━━━ Given information ━━━
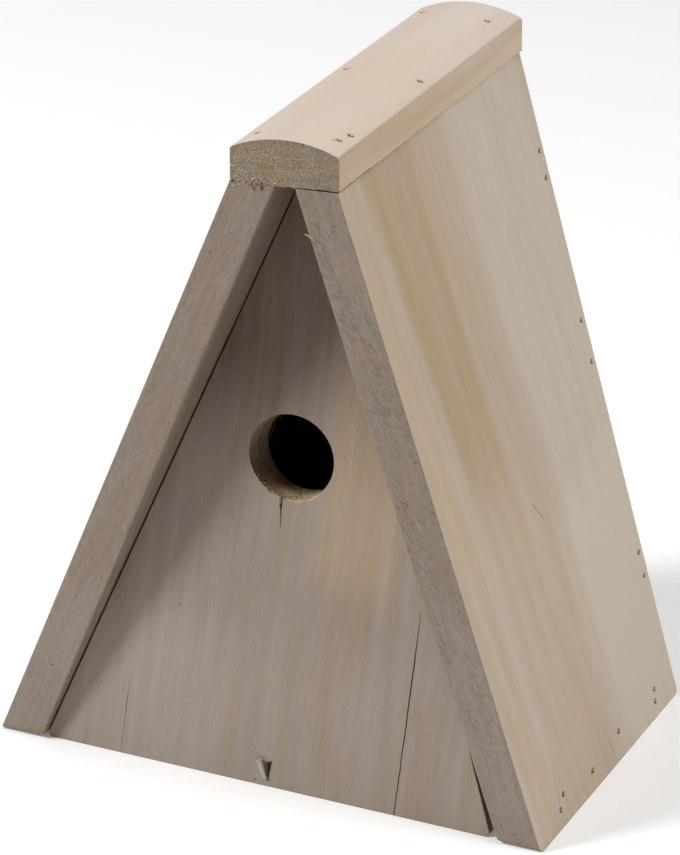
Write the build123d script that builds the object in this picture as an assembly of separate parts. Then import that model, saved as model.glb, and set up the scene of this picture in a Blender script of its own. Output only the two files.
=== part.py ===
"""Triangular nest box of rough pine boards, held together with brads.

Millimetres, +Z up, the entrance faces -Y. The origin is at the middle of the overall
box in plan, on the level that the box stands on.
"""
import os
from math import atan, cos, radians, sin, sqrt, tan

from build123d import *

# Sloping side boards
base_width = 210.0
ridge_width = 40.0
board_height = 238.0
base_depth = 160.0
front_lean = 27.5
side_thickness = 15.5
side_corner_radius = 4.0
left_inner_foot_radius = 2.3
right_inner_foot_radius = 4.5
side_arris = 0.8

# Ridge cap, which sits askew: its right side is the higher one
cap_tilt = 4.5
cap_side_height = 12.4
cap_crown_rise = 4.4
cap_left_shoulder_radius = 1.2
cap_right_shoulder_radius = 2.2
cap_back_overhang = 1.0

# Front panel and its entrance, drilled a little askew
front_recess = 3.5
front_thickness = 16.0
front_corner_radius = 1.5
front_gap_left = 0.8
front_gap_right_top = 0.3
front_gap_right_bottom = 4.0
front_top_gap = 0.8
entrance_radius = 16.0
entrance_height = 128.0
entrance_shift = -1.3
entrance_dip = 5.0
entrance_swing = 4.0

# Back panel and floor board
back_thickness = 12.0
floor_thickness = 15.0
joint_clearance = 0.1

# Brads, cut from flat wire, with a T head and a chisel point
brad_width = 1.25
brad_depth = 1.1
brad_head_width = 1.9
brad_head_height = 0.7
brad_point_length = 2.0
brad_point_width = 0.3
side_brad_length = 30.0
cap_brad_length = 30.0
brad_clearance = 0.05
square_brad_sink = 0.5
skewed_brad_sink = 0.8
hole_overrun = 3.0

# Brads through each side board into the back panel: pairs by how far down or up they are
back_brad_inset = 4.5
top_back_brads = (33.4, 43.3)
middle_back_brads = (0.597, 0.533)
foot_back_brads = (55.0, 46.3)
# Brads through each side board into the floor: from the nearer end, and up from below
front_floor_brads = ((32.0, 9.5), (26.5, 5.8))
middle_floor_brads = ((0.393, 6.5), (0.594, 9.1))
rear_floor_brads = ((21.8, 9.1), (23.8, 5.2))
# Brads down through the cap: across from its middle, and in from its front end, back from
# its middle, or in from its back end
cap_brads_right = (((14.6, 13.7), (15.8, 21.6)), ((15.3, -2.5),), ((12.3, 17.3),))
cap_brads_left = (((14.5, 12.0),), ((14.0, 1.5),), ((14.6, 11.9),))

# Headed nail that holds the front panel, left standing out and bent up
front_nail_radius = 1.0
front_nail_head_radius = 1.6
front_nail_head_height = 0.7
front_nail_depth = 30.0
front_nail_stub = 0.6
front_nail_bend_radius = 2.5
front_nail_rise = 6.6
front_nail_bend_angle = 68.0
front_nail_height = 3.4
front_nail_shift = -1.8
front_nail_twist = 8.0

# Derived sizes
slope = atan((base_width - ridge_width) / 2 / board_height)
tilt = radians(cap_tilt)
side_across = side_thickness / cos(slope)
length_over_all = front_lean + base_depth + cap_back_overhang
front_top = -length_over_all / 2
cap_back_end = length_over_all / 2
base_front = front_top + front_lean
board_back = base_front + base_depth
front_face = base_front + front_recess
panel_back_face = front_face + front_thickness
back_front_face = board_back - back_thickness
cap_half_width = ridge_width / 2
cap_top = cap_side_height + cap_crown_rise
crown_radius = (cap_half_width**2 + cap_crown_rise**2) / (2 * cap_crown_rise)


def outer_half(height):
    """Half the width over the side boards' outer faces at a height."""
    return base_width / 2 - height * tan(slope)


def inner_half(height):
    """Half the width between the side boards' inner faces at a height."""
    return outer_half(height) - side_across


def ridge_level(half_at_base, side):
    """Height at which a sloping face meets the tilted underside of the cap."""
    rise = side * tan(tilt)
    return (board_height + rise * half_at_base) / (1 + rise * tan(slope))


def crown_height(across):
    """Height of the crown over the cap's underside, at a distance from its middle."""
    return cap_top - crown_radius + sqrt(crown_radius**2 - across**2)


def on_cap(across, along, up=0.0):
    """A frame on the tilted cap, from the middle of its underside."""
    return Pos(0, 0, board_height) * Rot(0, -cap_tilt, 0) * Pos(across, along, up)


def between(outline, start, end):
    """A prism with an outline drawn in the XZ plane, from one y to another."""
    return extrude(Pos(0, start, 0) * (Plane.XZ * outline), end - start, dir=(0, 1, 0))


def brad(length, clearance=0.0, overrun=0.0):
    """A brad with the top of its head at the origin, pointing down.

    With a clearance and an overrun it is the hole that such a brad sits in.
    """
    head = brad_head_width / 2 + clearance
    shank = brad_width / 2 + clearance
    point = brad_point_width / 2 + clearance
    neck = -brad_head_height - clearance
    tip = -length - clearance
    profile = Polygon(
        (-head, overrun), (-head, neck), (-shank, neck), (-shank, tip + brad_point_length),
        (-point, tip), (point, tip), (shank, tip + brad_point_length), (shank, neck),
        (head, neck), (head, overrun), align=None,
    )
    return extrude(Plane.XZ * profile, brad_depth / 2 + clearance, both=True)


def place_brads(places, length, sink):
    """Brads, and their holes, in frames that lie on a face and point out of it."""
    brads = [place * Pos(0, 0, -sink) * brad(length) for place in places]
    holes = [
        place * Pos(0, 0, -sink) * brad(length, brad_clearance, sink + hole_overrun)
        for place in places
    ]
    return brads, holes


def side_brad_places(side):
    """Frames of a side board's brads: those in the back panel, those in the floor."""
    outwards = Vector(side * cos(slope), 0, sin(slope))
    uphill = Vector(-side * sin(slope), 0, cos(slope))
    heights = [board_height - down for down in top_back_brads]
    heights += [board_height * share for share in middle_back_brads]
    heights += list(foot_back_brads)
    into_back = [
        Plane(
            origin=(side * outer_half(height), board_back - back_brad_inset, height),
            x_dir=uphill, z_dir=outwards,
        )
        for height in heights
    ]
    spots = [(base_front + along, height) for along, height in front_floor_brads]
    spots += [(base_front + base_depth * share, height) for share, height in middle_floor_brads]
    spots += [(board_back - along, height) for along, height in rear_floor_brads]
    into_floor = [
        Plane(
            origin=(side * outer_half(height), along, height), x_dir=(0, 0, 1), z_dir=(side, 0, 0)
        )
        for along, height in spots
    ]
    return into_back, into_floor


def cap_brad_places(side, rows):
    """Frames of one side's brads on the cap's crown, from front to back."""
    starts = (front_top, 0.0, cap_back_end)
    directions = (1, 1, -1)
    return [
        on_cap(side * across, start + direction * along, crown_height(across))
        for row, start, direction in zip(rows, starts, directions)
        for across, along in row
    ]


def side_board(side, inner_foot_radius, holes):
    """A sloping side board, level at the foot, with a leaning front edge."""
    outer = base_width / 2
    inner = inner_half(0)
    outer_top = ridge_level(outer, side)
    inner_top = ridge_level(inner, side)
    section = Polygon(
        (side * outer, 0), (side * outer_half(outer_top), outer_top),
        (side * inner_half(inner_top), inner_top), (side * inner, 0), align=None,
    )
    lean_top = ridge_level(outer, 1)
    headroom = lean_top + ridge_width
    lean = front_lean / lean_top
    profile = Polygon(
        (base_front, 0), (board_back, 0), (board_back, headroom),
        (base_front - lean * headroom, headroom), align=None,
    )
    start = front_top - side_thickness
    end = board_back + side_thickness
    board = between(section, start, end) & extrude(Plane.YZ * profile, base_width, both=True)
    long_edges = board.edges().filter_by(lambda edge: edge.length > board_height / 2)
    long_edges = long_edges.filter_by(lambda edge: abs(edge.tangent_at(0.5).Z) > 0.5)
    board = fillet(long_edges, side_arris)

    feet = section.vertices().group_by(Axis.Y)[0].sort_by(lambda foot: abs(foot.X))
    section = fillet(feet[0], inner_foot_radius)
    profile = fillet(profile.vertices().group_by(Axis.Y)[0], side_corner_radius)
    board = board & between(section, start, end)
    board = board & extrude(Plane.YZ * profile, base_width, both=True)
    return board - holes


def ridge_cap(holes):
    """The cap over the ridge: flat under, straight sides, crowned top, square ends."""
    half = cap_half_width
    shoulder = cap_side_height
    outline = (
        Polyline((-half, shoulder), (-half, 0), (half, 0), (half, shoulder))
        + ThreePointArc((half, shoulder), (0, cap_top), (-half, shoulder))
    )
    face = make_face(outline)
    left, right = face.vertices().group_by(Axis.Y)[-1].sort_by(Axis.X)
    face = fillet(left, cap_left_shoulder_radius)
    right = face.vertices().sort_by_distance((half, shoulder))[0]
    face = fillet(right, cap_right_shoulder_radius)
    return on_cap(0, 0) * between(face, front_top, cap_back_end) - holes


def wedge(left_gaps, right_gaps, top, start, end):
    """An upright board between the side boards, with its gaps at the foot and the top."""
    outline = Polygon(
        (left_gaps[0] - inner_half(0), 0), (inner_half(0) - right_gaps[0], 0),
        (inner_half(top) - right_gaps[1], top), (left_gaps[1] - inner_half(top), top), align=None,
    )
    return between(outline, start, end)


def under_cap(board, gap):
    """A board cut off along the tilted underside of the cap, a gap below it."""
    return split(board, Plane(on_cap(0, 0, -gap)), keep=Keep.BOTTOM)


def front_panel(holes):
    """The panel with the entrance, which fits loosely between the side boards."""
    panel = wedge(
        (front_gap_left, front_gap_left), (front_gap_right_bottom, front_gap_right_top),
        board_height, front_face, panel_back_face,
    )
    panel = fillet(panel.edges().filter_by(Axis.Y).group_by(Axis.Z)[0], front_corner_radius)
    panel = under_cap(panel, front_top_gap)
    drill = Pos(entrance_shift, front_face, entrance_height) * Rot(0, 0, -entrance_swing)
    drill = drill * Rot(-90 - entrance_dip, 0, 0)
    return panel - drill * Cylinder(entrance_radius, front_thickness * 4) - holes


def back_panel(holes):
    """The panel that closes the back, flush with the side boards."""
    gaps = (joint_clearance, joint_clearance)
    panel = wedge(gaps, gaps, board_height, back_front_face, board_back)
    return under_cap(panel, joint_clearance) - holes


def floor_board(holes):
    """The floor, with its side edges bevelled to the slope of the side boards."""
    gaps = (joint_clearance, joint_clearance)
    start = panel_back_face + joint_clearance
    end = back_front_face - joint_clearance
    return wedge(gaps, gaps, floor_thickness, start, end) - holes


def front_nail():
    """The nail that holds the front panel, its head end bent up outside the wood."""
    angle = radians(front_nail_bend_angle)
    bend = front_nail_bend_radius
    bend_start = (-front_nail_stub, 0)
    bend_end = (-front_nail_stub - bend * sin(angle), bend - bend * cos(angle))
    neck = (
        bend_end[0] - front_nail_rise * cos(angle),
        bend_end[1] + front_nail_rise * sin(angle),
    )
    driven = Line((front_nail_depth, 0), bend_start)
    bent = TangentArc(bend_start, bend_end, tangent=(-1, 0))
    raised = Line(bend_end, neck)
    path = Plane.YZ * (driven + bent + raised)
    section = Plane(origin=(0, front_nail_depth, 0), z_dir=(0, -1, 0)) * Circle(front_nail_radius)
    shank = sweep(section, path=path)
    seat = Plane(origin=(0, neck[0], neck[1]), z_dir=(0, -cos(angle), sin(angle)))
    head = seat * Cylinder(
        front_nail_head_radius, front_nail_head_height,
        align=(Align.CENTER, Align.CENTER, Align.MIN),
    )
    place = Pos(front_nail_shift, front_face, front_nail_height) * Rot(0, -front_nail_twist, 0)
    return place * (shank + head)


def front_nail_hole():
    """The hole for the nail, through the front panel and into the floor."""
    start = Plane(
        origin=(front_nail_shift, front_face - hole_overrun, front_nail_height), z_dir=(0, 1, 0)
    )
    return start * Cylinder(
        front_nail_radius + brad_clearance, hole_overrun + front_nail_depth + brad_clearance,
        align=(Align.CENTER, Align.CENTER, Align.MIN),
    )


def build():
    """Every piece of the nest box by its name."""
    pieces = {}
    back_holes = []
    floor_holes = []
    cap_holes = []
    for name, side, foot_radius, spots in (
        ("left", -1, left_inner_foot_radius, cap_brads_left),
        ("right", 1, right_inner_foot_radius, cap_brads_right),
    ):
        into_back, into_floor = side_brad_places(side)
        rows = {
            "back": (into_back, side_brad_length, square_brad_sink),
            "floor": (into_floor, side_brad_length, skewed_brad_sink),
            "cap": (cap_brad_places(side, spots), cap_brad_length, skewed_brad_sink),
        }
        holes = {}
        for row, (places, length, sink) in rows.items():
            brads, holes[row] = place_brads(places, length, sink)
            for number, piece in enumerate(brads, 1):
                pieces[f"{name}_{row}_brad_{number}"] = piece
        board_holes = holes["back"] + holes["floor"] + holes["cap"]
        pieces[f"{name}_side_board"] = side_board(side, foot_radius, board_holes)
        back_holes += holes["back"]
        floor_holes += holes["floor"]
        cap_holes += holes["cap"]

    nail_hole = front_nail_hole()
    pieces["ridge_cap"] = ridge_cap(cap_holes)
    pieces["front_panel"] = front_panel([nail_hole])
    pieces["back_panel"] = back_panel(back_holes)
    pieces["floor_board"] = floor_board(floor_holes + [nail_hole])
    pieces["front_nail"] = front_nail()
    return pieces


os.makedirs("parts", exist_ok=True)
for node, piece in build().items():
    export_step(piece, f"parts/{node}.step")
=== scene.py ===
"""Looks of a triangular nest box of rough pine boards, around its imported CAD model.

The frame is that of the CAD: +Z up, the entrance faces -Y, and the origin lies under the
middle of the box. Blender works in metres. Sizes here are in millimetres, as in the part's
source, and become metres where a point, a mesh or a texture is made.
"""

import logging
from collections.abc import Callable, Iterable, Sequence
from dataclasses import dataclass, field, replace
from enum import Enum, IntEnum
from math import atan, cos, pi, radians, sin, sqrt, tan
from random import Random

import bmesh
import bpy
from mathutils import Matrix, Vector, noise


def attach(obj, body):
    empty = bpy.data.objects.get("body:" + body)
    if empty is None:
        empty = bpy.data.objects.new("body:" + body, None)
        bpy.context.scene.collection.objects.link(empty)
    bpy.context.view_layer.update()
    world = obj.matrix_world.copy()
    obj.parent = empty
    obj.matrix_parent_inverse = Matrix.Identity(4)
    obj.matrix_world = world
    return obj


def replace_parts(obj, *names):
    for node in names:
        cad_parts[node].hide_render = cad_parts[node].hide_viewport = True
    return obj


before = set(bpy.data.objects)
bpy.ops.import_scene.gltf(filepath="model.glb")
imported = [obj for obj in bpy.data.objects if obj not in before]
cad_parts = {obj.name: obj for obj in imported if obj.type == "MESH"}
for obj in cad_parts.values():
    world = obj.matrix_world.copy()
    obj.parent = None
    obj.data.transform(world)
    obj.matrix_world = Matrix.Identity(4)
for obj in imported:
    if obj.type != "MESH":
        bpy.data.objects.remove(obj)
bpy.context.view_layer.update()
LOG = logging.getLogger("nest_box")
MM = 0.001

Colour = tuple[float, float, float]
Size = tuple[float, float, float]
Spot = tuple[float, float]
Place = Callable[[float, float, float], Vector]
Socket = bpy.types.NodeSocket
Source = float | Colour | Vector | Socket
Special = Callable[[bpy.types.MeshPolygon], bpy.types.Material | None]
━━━
[Your objective]:
Extract the lines from the line with "nail_hole = front_nail_hole()" through the line with "obj.parent = empty". Keep both of those lines, copy everything exactly, and add nothing.

[Exercise result]:
    nail_hole = front_nail_hole()
    pieces["ridge_cap"] = ridge_cap(cap_holes)
    pieces["front_panel"] = front_panel([nail_hole])
    pieces["back_panel"] = back_panel(back_holes)
    pieces["floor_board"] = floor_board(floor_holes + [nail_hole])
    pieces["front_nail"] = front_nail()
    return pieces


os.makedirs("parts", exist_ok=True)
for node, piece in build().items():
    export_step(piece, f"parts/{node}.step")
=== scene.py ===
"""Looks of a triangular nest box of rough pine boards, around its imported CAD model.

The frame is that of the CAD: +Z up, the entrance faces -Y, and the origin lies under the
middle of the box. Blender works in metres. Sizes here are in millimetres, as in the part's
source, and become metres where a point, a mesh or a texture is made.
"""

import logging
from collections.abc import Callable, Iterable, Sequence
from dataclasses import dataclass, field, replace
from enum import Enum, IntEnum
from math import atan, cos, pi, radians, sin, sqrt, tan
from random import Random

import bmesh
import bpy
from mathutils import Matrix, Vector, noise


def attach(obj, body):
    empty = bpy.data.objects.get("body:" + body)
    if empty is None:
        empty = bpy.data.objects.new("body:" + body, None)
        bpy.context.scene.collection.objects.link(empty)
    bpy.context.view_layer.update()
    world = obj.matrix_world.copy()
    obj.parent = empty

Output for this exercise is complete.